Its good that you have given some  thought to continuing to “come out” to others, and you should consider whom else you might want to tell.  Coming out can have great rewards.  It might help you meet other LGBT people you don’t know about in your community, and it lets others know something important about you and your life, something you don’t have to keep bottled up anymore.   Make sure that you ask yourself what it feels like to you to keep your sexuality a secret.  Does it make you upset or angry, distant from friends or relatives, stressed, or sad?  Do you worry that if you told your extended network of friends or parents, or if everyone around you found out, that you would be unsafe physically or emotionally?  These questions might help guide you in your decision.  It sounds like your parents might have a hard time with it, but what does that really mean?  Would their reaction put you in danger?  Some people decide that if they came out to their parents that their parents might kick them out of the house or get physically violent, and so they decide to wait to come out until they are older and not living with their parents anymore, or alternatively they have a backup safety plan (somewhere they can live) in case their parents reacted badly.  As you have, you  also want to think about the environment you live in.  It doesn’t sound like you know other female LGBT people who you can go to for support in your area.  Once you are done with high school do you think you will leave town and wind up somewhere with a bigger support system or perhaps a more accepting environment?  If so it may make sense to wait to come out as long as you feel comfortable and mentally healthy with keeping that bottled up inside.  If not then you might want to come out now, knowing that there will be some challenges.  But consider if you are prepared enough to deal with those challenges, that you have thought about the potential consequences, and that you have some social network for support, whether that is someone or some people in your area or outside who you can reach out to by phone or email.

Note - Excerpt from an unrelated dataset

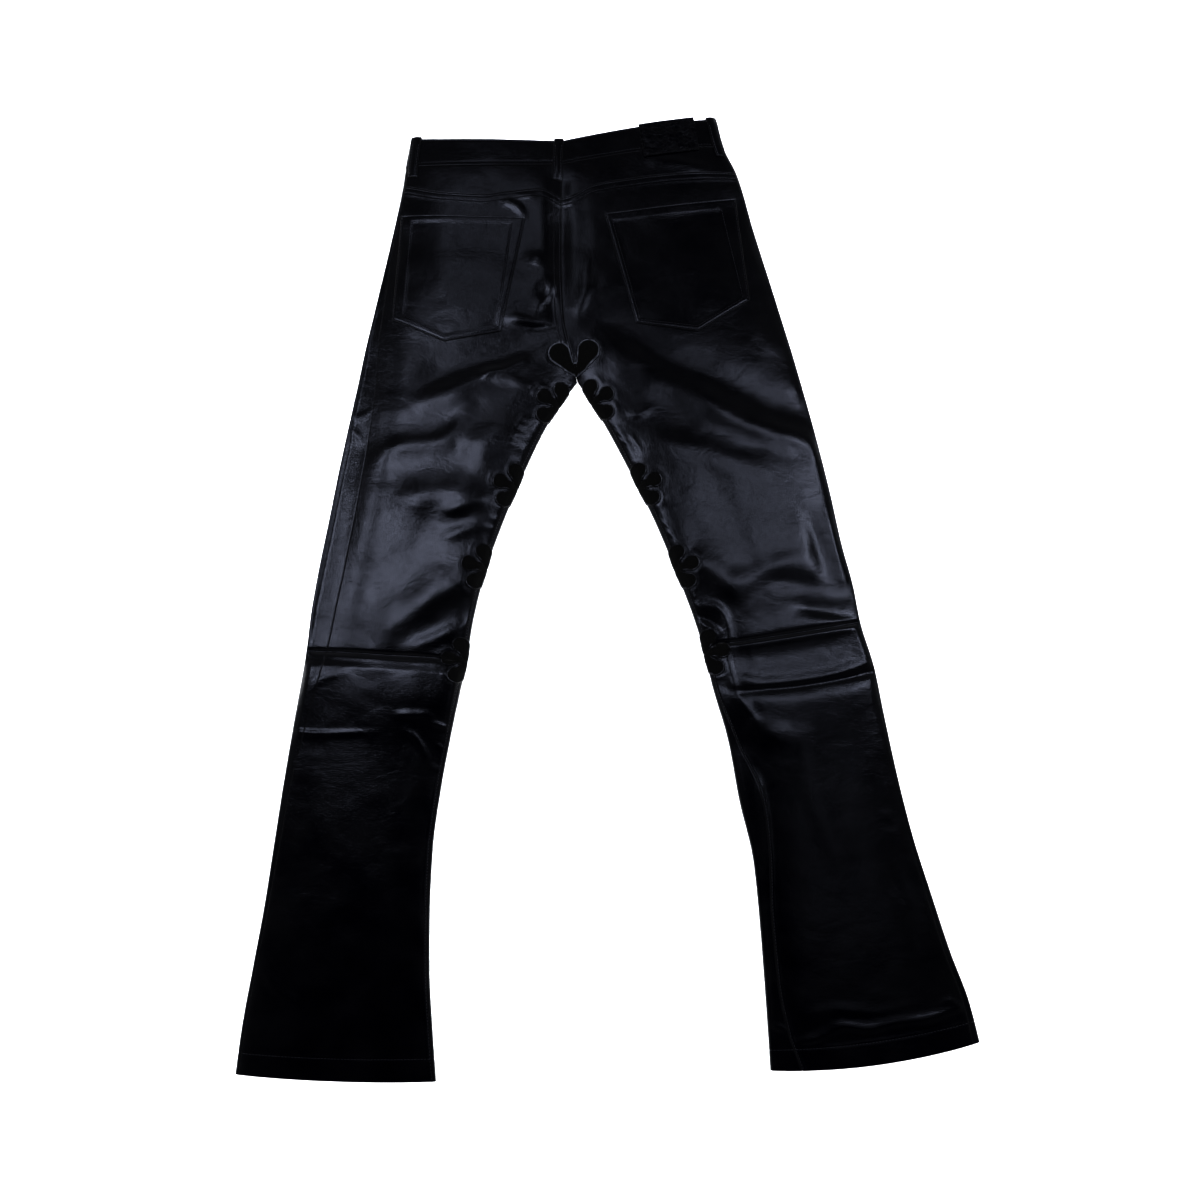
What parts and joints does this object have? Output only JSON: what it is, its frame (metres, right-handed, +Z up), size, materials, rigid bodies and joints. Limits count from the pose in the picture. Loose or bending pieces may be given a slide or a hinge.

There is NO rush in coming out!  Whenever you feel ready is fine.   As you are considering the options,  check out this resource guide (which is downloadable):  http://www.hrc.org/resources/entry/resource-guide-to-coming-out.  It may be helpful.  Also, if there is a friend you really trust you might want to weigh your decision to expand your coming out with them.  You can also call the Trevor LifeLine at 866-4-U-TREVOR if you want to talk more about the process or options.  Again, thanks for your bravery and reaching out to us.